On other trips, I noticed other paraphernalia: latex gloves, a soft plastic jar with a hole cut into it, a pile of “literature” downloaded from the internet. And the pile of tissues was becoming improbably high. I still saw it as harmless and funny. In fact, I sort of hoped that I would catch him doing the nasty to himself. It never happened. What happened was this: I was walking along, looking for a Kunst Werke and looking out for LMB or a bat, when I stepped on something that gave way and nearly landed me on the floor: A piece of cheesecloth leaving a slime trail behind it.
I was no longer amused. I could have fallen and put my hands in that. So I told the head librarian, pretending, of course, that I’d only just noticed.
So the head librarian suited up w/ latex gloves and went into the attic himself and cleaned up the splooge tissues, the porn, etc.
The perv didn’t quit, though. A tissue pile started almost instantly.
Weeks later, there was mention in the police beat of the school paper that a staff member had been questioned re: exposing himself in the library, and a staff member was disappeared immediately. We weren’t allowed to talk about it.

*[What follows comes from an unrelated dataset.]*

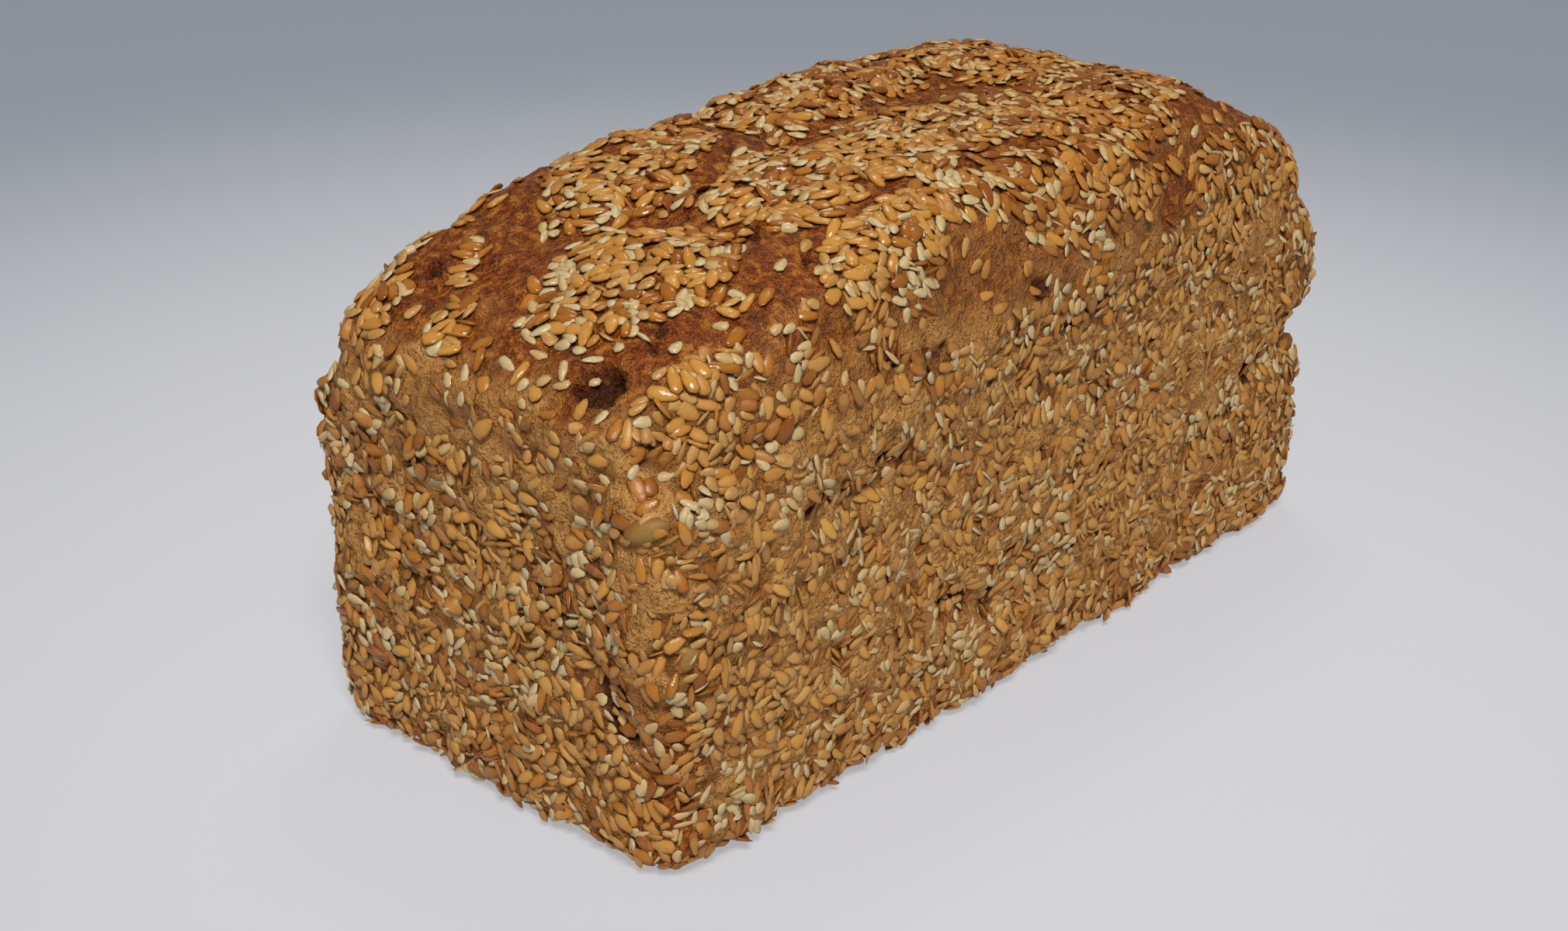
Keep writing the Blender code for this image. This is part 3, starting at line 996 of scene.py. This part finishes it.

The pile stopped growing and disappeared completely at one point.
So that’s the last library sex story. Except for this one coda: months later I was in the government document area of the attic, an area that was visited nearly as often as the public government documents area—once or twice in a human lifetime. At the end of an aisle, I found an ankle-deep pile of “used” latex gloves. Now that’s funny.